People would be free to travel and trade anywhere in the world without passports or other political permission. They would be free to engage in any mutually beneficial transaction, exchange, or contract with anyone in the world. They would be free to use any media of exchange they wished — gold or silver coins, American Express banknotes, or whatever.
The production of goods and services would skyrocket, with consumers directing production through their buying and abstention from buying. Some businesses would go bust, but only because consumers were re-allocating capital through their spending habits. Overall, capital would continue to accumulate, resulting in ever-increasing wage rates for workers.
Since every individual is different from every other individual, the choices that people would make in their daily lives would vary in an infinite number of ways. Some would live as saints. Others would live as devils.

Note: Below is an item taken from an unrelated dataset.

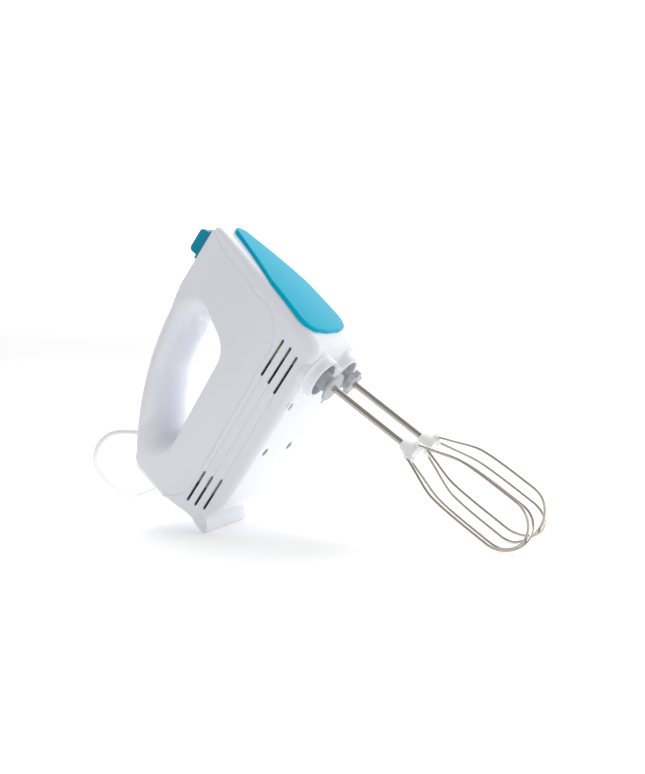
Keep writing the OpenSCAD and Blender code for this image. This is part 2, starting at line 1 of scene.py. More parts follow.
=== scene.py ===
"""Hand mixer with two balloon whisks, leaning on its heel and its whisk tips on a pale table.

The mixer's surfaces are functions in its own frame, in millimetres: x runs forward along the motor,
y across and z from the whisks up to the handle. stand() leans them onto the table, in metres.
"""

import json

import bmesh
import bpy
import numpy as np
from bpy.props import FloatProperty, FloatVectorProperty, PointerProperty
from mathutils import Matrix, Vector
from mathutils.geometry import delaunay_2d_cdt

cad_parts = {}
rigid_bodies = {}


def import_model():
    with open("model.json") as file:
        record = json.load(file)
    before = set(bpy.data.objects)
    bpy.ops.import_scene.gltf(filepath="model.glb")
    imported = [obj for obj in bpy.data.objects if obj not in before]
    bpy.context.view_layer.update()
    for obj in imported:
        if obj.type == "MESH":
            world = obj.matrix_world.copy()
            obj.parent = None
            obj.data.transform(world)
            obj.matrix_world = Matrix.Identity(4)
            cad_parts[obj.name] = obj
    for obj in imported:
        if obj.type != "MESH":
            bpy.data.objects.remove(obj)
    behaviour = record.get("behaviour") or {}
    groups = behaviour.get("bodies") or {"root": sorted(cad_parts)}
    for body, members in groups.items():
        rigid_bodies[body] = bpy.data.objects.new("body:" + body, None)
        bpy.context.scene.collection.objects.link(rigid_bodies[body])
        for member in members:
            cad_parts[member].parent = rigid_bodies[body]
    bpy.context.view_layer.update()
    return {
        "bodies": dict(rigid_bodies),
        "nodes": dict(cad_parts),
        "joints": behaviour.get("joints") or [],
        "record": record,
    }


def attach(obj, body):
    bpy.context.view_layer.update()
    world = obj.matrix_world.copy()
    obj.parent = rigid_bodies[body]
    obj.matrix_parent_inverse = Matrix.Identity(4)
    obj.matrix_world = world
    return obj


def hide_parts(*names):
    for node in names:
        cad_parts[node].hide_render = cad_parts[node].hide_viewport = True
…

Most people would live as a combination of the two, struggling to find meaning for their lives in the relatively short journey from birth to death. With freedom would come the responsibility to accept the consequences of choices, with the probable outcome being higher levels of conscious and conscientious living.
Freedom would bring an excitement, the likes of which those who have lived all of their lives in the stagnant cesspool of the socialistic welfare state and regulated society cannot imagine. It would undoubtedly bring higher standards of living, peace, harmony, and the values — responsibility, compassion, and morality — that all of us hold dear.